Other lawmakers asked how such a contract ever got signed.
Jerry Winchester, executive director of the Tourism Department, told lawmakers at the hearing that he approved the Foggy Bottom contract and that he and agency staff reviewed the scope of renovations at state park restaurants.
The Oklahoma Tourism and Recreation Commission once had the authority to approve contracts, but legislation that Rep. Mark Lepak, R-Claremore, sponsored in 2018 stripped the board’s powers.
Lepak sponsored the legislation as part of an effort to take decision-making authority away from disparate state boards and consolidate power under agency leaders appointed by the governor. Then-Gov. Mary Fallin signed the bill near the end of her second term.

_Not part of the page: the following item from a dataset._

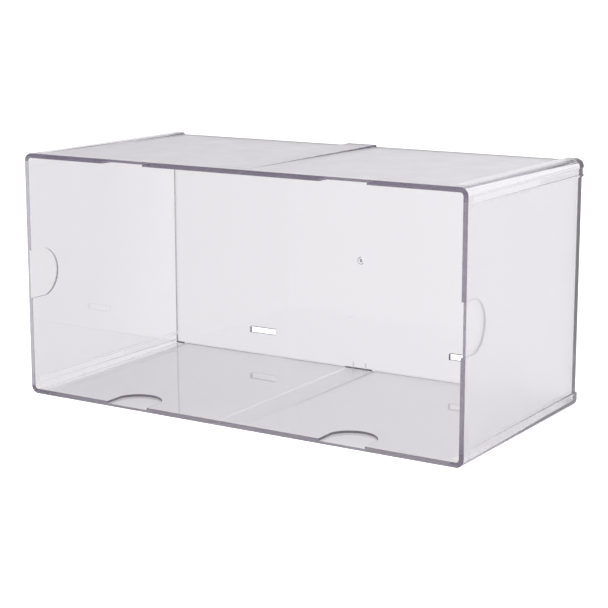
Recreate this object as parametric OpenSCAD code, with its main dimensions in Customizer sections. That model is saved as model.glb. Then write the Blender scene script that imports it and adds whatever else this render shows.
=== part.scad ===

Sen. Julia Kirt, D-Oklahoma City, believes the shift in power has led to less transparency and oversight of government spending.
“We have to create an environment that leads to accountability and open information,” she said. “So if there is a fundamental problem with something not seeming appropriate for public funds, to me that is a problem with our systems.”

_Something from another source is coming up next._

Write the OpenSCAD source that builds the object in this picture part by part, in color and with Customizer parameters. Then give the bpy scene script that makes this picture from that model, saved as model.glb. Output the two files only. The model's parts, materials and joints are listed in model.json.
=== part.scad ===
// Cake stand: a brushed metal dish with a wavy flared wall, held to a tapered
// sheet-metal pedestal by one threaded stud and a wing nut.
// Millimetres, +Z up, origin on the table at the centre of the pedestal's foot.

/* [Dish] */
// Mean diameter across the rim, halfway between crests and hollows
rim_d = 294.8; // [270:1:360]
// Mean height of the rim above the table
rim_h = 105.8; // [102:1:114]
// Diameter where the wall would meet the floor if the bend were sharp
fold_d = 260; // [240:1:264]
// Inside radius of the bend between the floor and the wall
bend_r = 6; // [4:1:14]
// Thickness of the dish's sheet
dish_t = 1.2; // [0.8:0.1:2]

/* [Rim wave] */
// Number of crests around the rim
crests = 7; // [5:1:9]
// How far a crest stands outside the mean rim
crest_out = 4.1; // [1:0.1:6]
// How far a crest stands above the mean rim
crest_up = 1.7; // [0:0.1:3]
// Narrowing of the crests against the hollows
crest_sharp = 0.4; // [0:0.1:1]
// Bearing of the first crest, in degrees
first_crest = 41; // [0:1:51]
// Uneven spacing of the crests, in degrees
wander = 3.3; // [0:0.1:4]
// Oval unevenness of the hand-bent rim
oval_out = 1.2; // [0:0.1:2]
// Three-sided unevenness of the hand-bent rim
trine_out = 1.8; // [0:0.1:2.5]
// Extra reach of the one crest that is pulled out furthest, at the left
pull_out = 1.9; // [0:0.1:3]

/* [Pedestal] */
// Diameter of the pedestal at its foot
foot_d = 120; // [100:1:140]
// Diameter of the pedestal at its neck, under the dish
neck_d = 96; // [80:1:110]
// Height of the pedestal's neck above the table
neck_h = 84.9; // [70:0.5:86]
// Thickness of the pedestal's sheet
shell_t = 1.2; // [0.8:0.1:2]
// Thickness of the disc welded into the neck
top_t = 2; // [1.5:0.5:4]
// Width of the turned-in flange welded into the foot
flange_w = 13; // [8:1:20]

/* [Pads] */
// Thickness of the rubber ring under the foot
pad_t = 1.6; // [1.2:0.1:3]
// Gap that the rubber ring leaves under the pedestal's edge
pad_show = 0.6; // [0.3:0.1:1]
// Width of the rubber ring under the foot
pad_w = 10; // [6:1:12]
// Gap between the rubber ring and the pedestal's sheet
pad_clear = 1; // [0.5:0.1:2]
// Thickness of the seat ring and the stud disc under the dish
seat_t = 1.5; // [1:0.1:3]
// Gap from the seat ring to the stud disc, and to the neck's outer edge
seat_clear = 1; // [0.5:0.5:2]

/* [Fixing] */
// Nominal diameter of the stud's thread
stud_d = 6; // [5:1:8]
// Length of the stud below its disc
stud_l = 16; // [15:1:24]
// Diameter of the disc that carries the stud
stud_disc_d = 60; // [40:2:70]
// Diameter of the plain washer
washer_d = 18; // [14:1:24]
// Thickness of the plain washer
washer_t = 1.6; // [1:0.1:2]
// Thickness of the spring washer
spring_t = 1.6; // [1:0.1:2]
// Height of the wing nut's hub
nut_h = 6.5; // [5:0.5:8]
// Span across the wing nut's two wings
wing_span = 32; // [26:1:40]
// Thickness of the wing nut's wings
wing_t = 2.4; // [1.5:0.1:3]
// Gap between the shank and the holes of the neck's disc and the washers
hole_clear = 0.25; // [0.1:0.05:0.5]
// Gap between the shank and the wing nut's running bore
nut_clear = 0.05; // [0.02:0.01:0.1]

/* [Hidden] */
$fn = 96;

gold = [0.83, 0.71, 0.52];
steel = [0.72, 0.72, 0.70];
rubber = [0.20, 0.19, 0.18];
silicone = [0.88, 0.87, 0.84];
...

But Lepak believes if any wrongdoing has occurred in the Foggy Bottom affair, the people in charge of the agency bear responsibility, he said in an interview with The Frontier.
“If there really truly is some kind of misdeed that has occurred, that’s about people, not process,” he said.
After the legislative oversight hearing, a spokeswoman for the Oklahoma State Bureau of Investigation said the agency was looking into “allegations of potential criminal conduct between the state of Oklahoma and Swadley’s.” That investigation is still open and ongoing, an OSBI official said this week.
Rep. Jim Grego, R-Wilburton, vice chairman of the House Tourism Committee, said he hopes the criminal investigation won’t damage people’s faith in state government and hurt the image of state parks. Tourism is one of rural Oklahoma’s most vital emerging industries, he said.
“As oil and gas leave and agriculture is moving to bigger operations in other parts of the country, we still have a lot to offer in the area of tourism,” Grego said. “I don’t think it will deter people from coming to see what we have.”